Première
par Frédéric Foubert
En Suisse, dans le chalet d’un grand dramaturge récemment décédé, une actrice répète le texte de sa prochaine pièce avec son assistante. Il y a deux versants dans la filmographie d’Olivier Assayas, deux tendances parfois contradictoires que son petit dernier essaie de concilier. D’un côté, le drame néo-tchekhovien, l’envie de se confronter à la pesanteur du temps et de l’histoire – appelons cela sa veine "L’Heure d’été". De l’autre, le goût pour la vitesse et les symboles de la modernité (iPad, Google, Skype...) chargés de faire sens – ça, c’est l’école "Demonlover". "Sils Maria" se situe au carrefour de ces inclinations, dans un entre-deux un peu flou, parfois très mou, qui donne l’impression que le réalisateur n’a pas réellement choisi le film qu’il voulait faire.
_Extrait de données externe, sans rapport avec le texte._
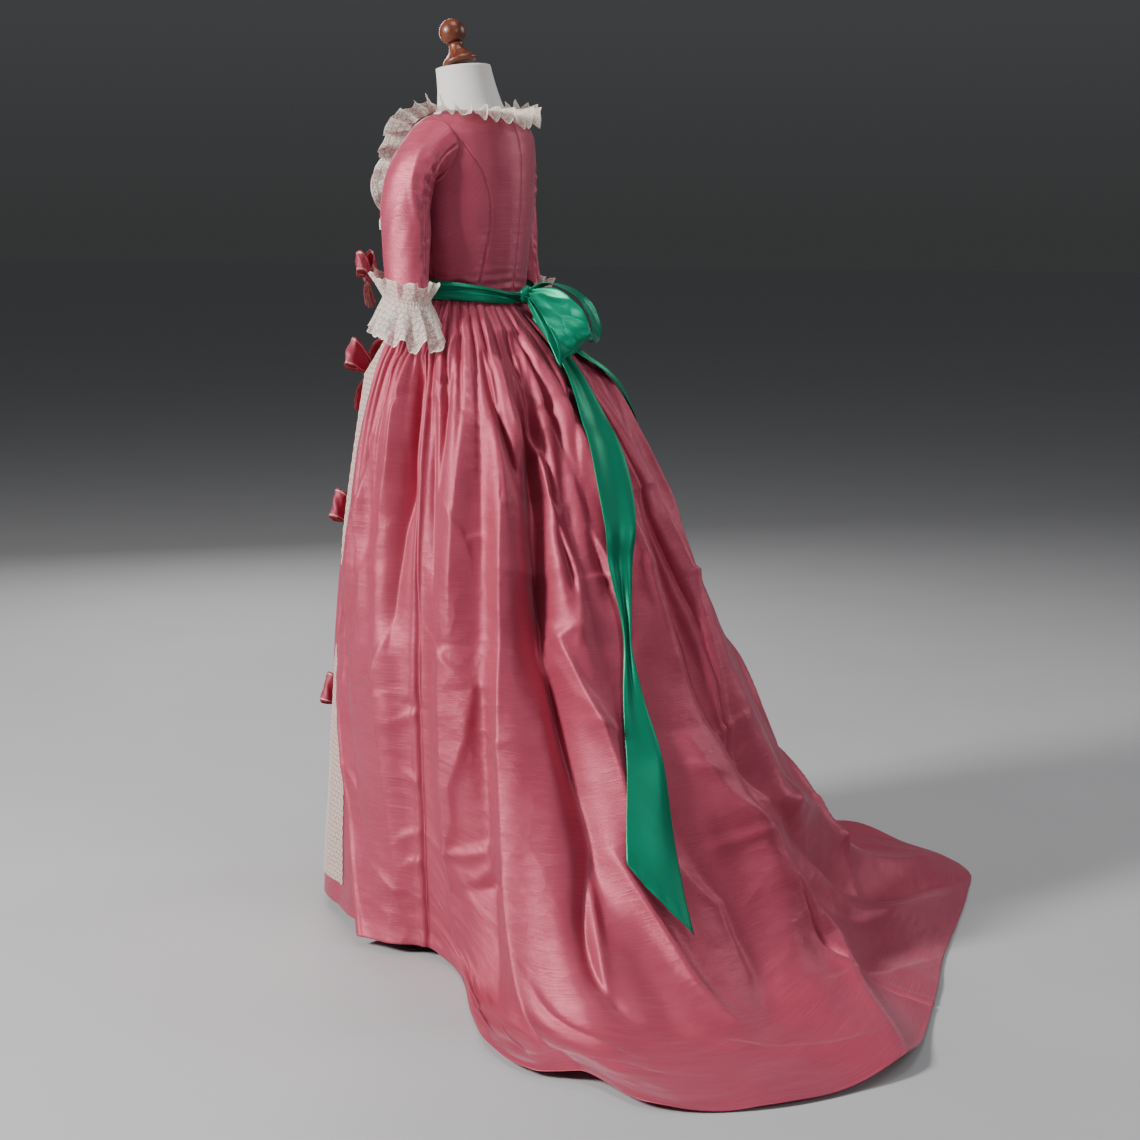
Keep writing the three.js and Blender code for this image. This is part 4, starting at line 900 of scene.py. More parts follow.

Obnubilé par l’idée d’être aussi léger et volatil que ses personnages de hipsters globe-trotteurs, il échoue à saisir la densité mémorielle des montagnes suisses de "Sils Maria", contemplées en leur temps par Nietzsche, Proust ou Thomas Mann, mais réduites ici au statut de vignettes décoratives. Il n’est malheureusement pas beaucoup plus inspiré dans sa critique des images contemporaines – voir cet invraisemblable pastiche de blockbuster américain, qui donne l’impression qu’il n’a rien vu dans le genre depuis le "Flash Gordon" de 1981... Ces contradictions, Assayas finit pourtant par les résoudre en envisageant surtout "Sils Maria" comme un film d’actrices, une relecture light d’"Eve" ou de "Persona". Juliette Binoche, très diva, n’avait pas été aussi bien employée depuis longtemps. Et Kristen Stewart, d’une classe folle, est aussi instantanément iconique que dans "Les Runaways". Sa prestation, après celle de Robert Pattinson dans "The Rover", prouvera à ceux qui en doutent encore que les stars fabriquées par "Twilight" sont bien là pour durer.